## Work instructions
Only one stretch of the data below should be repeated: the lines from the line containing "for name, make" through the line containing "for node in", inclusive, exactly as they are.

## Source data
══════════════════════════════

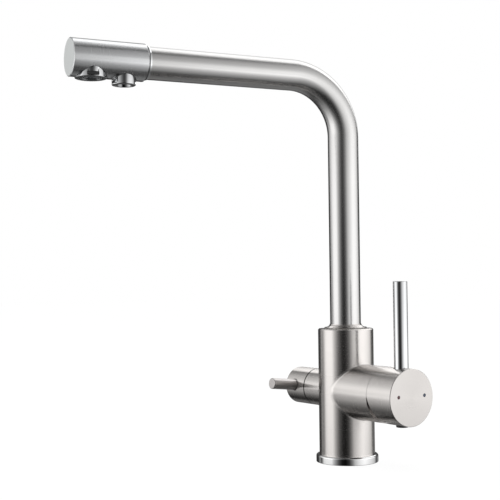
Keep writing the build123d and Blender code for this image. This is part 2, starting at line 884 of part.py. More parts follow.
def outlet_block():
    """Divides the head: mixed water over the top to the aerator, drinking water down to the nozzle."""
    start = outlet_block_start()
    end = spout_reach - end_cap_thickness - end_cap_spigot - outlet_block_gap
    aerator_top = aerator_bottom + aerator_height + gasket_thickness + 2 * seat_gap
    nozzle_top = nozzle_bottom + nozzle_height + gasket_thickness + 2 * seat_gap
    solid = along_spout * rod(head_bore - seat_gap, start, end)
    solid -= rod(aerator_diameter / 2 + seat_gap, head_underside - 1, aerator_top, 0, -aerator_position)
    solid -= rod(nozzle_diameter / 2 + seat_gap, head_underside - 1, nozzle_top, 0, -nozzle_position)
    upper = spout_height + mixed_channel_offset
    solid -= channel(mixed_channel_radius, (0, -start + 5, upper), (0, -aerator_position, upper),
                     (0, -aerator_position, aerator_top - 1))
    solid -= along_spout * rod(water_tube_radius + seat_gap, start - 1, start + water_tube_overlap + seat_gap)
    solid -= channel(water_tube_radius - water_tube_wall, (0, -start - 4, spout_height),
                     (0, -nozzle_position, spout_height), (0, -nozzle_position, nozzle_top - 1))
    return spout_turn * solid


def at_outlet(position):
    return spout_turn * Pos(0, -position, 0)


def key_notches(radius, width, low, height, angle):
    """Two blind notches for a pin key, opposite each other in the side of an outlet."""
    notch = Pos(radius, 0, low + height / 2) * Box(2 * notch_depth, width, height)
    notch = fillet(notch.edges().filter_by(Axis.X), notch_rounding)
    return [Rot(0, 0, angle + half_turn) * notch for half_turn in (0, 180)]


def aerator_housing():
    outer = aerator_diameter / 2
    inner = outer - aerator_wall
    top = aerator_bottom + aerator_height
    solid = ring(outer, inner - aerator_lip, aerator_bottom, top)
    solid -= rod(inner, aerator_bottom + aerator_lip, top + 1)
    low = aerator_bottom + notch_rim
    for notch in key_notches(outer, aerator_notch_width, low, aerator_notch_height, aerator_notch_angle):
        solid -= notch
    return at_outlet(aerator_position) * solid


def aerator_insert():
    outer = aerator_diameter / 2 - aerator_wall - seat_gap
    start = aerator_bottom + aerator_lip + insert_recess
    end = aerator_bottom + aerator_height
    solid = rod(outer, start, end)
    for hole in hole_rosette(insert_hole_radius, insert_hole_pitch, start - 1, end + 1, outer - insert_rim):
        solid -= hole
    return at_outlet(aerator_position) * solid


def aerator_gasket():
    start = aerator_bottom + aerator_height + seat_gap
    outer = aerator_diameter / 2 - 0.2
    return at_outlet(aerator_position) * ring(outer, outer - 3.0, start, start + gasket_thickness)


def filter_nozzle():
    outer = nozzle_diameter / 2
    top = nozzle_bottom + nozzle_height
    solid = rod(outer, nozzle_bottom, top)
    solid = fillet(solid.edges().group_by(Axis.Z)[0], nozzle_rounding)
    solid -= rod(nozzle_bore_radius, nozzle_bottom - 1, nozzle_bottom + nozzle_bore_depth)
    solid -= rod(water_tube_radius, nozzle_bottom, top + 1)
    low = nozzle_bottom + notch_rim
    for notch in key_notches(outer, nozzle_notch_width, low, nozzle_notch_height, nozzle_notch_angle):
        solid -= notch
    return at_outlet(nozzle_position) * solid


def nozzle_insert():
    start = nozzle_bottom + nozzle_recess
    end = nozzle_bottom + nozzle_bore_depth
    outer = nozzle_bore_radius - seat_gap
    solid = rod(outer, start, end)
    for hole in hole_rosette(nozzle_hole_radius, nozzle_hole_pitch, start - 1, end + 1, outer - insert_rim):
        solid -= hole
    return at_outlet(nozzle_position) * solid


def nozzle_gasket():
    start = nozzle_bottom + nozzle_height + seat_gap
    outer = nozzle_diameter / 2 - 0.2
    return at_outlet(nozzle_position) * ring(outer, outer - 3.0, start, start + gasket_thickness)


pieces = {
    "base_ring": base_ring,
    "base_seal": base_seal,
    "inlet_block": inlet_block,
    "inlet_gasket": inlet_gasket,
    "body_column": body_column,
    "mixer_boss": mixer_boss,
    "filter_boss": filter_boss,
    "spout_keeper_screw": spout_keeper_screw,
    "swivel_bush": swivel_bush,
    "cartridge_port_seals": cartridge_port_seals,
    "cartridge_base": cartridge_base,
    "cartridge_fixed_disc": cartridge_fixed_disc,
    "cartridge_housing": cartridge_housing,
    "cartridge_nut": cartridge_nut,
    "cartridge_dome": cartridge_dome,
    "cartridge_rotor": cartridge_rotor,
    "lever_pivot_pin": lever_pivot_pin,
    "cartridge_moving_disc": cartridge_moving_disc,
    "disc_carrier": disc_carrier,
    "lever_stem": lever_stem,
    "mixer_hub": mixer_hub,
    "mixer_lever": mixer_lever,
    "mixer_grub_screw": mixer_grub_screw,
    "mixer_grub_plug": mixer_grub_plug,
    "hot_marker": lambda: marker(-1),
    "cold_marker": lambda: marker(1),
    "filter_valve_seal": filter_valve_seal,
    "filter_valve_body": filter_valve_body,
    "filter_fixed_disc": filter_fixed_disc,
    "filter_moving_disc": filter_moving_disc,
    "filter_spindle": filter_spindle,
    "spindle_clip": spindle_clip,
    "filter_hub": filter_hub,
    "filter_lever": filter_lever,
    "filter_grub_screw": filter_grub_screw,
    "spout_tube": spout_tube,
    "spout_collar": spout_collar,
    "spout_adaptor": spout_adaptor,
    "spout_o_rings": spout_o_rings,
    "filter_water_tube": filter_water_tube,
    "spout_head": spout_head,
    "head_ring": head_ring,
    "head_end_cap": head_end_cap,
    "outlet_block": outlet_block,
    "aerator_housing": aerator_housing,
    "aerator_insert": aerator_insert,
    "aerator_gasket": aerator_gasket,
    "filter_nozzle": filter_nozzle,
    "nozzle_insert": nozzle_insert,
    "nozzle_gasket": nozzle_gasket,
}


def write_parts():
    os.makedirs("parts", exist_ok=True)
    for name, make in pieces.items():
        shape = make()
        if isinstance(shape, list):
            shape = Compound(children=shape)
        export_step(shape, f"parts/{name}.step")


write_parts()
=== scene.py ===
"""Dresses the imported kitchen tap: turned and bent pieces, metal finishes and a photographer's table."""

import logging
import math
from dataclasses import dataclass
from enum import Enum
from itertools import pairwise
from typing import Callable, ClassVar, Optional, Sequence

import bpy
from mathutils import Matrix, Vector

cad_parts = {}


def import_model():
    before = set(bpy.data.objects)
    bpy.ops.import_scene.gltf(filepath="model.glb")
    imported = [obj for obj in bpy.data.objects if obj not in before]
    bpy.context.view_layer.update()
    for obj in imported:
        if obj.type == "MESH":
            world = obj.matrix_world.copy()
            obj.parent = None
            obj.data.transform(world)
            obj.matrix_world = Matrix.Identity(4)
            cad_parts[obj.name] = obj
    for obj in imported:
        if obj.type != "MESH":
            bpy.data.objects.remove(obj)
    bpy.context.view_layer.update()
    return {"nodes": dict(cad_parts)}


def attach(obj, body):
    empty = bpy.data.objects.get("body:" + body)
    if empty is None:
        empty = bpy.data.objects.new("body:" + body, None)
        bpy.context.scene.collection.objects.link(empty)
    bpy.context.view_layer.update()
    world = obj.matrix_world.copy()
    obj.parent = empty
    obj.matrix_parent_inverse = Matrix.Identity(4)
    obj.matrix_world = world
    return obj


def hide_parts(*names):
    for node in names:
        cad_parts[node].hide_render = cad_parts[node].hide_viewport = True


Piece = bpy.types.Object
Tree = bpy.types.NodeTree
Socket = bpy.types.NodeSocket
Inputs = dict[int | str, object]
Triple = tuple[float, float, float]
Corners = list[tuple[float, float]]
Stops = Sequence[tuple[float, float]]

MM = 0.001
BODY_AXIS = (0.0, 0.0, 1.0)
HANDLE_AXIS = (1.0, 0.0, 0.0)
HANDLE_HEIGHT = 57.5
SPOUT_HEIGHT = 312.4
SPOUT_REST_ANGLE = -9.0
SPOUT_AXIS = (math.sin(math.radians(SPOUT_REST_ANGLE)), -math.cos(math.radians(SPOUT_REST_ANGLE)), 0.0)
MERGE_DISTANCE = 0.001 * MM
BEVEL_LIMIT = math.radians(28)  # an edge that turns by more is rounded
SMOOTH_LIMIT = math.radians(32)  # an edge that turns by more stays sharp
LOOKS_ALONG = 0.99  # cosine above which a face looks along an axis

log = logging.getLogger("tap")


class Brushing(Enum):
    """How the fine abrasive lines of a metal finish lie on a piece."""

    ROUND_AN_AXIS = "round an axis"
    ALONG_THE_MAP = "along the piece's own map"


class Facing(Enum):
    """Which way a turned piece points once it leaves the lathe."""

    MIXER = "mixer"
    FILTER = "filter"
    SPOUT = "spout"


# Colour and node helpers


def linear(hex_colour: str) -> Triple:
    """Turn an sRGB hex colour into Blender's linear values.

    Args:
        hex_colour: Six hex digits with a leading hash.

    Returns:
        Red, green and blue.
    """
    values = [int(hex_colour[i:i + 2], 16) / 255 for i in (1, 3, 5)]
    red, green, blue = (v / 12.92 if v <= 0.04045 else ((v + 0.055) / 1.055) ** 2.4 for v in values)
    return red, green, blue


def fill(tree: Tree, node: bpy.types.Node, inputs: Inputs) -> None:
    """Set or link a node's inputs.

    Args:
        tree: The node tree that holds the node.
        node: The node.
        inputs: Values or output sockets by input name or number.
    """
    for name, value in inputs.items():
        if isinstance(value, Socket):
            tree.links.new(value, node.inputs[name])
        else:
            node.inputs[name].default_value = value


def add_node(tree: Tree, kind: str, inputs: Optional[Inputs] = None, output: int | str = 0,
             **settings: object) -> Optional[Socket]:
    """Add one node with its settings and links.

    Args:
        tree: The node tree that takes the node.
        kind: The node's type name without its first word, ShaderNode.
        inputs: Values or output sockets by input name or number.
        output: Name or number of the output that is wanted.
        settings: Attributes of the node itself.

    Returns:
        That output, or None from a node that has no outputs.
    """
    node = tree.nodes.new(f"ShaderNode{kind}")
    for name, value in settings.items():
        setattr(node, name, value)
    fill(tree, node, inputs or {})
    return node.outputs[output] if len(node.outputs) else None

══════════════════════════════

## Output of the exercise
    for name, make in pieces.items():
        shape = make()
        if isinstance(shape, list):
            shape = Compound(children=shape)
        export_step(shape, f"parts/{name}.step")


write_parts()
=== scene.py ===
"""Dresses the imported kitchen tap: turned and bent pieces, metal finishes and a photographer's table."""

import logging
import math
from dataclasses import dataclass
from enum import Enum
from itertools import pairwise
from typing import Callable, ClassVar, Optional, Sequence

import bpy
from mathutils import Matrix, Vector

cad_parts = {}


def import_model():
    before = set(bpy.data.objects)
    bpy.ops.import_scene.gltf(filepath="model.glb")
    imported = [obj for obj in bpy.data.objects if obj not in before]
    bpy.context.view_layer.update()
    for obj in imported:
        if obj.type == "MESH":
            world = obj.matrix_world.copy()
            obj.parent = None
            obj.data.transform(world)
            obj.matrix_world = Matrix.Identity(4)
            cad_parts[obj.name] = obj
    for obj in imported:
        if obj.type != "MESH":
            bpy.data.objects.remove(obj)
    bpy.context.view_layer.update()
    return {"nodes": dict(cad_parts)}


def attach(obj, body):
    empty = bpy.data.objects.get("body:" + body)
    if empty is None:
        empty = bpy.data.objects.new("body:" + body, None)
        bpy.context.scene.collection.objects.link(empty)
    bpy.context.view_layer.update()
    world = obj.matrix_world.copy()
    obj.parent = empty
    obj.matrix_parent_inverse = Matrix.Identity(4)
    obj.matrix_world = world
    return obj


def hide_parts(*names):
    for node in names:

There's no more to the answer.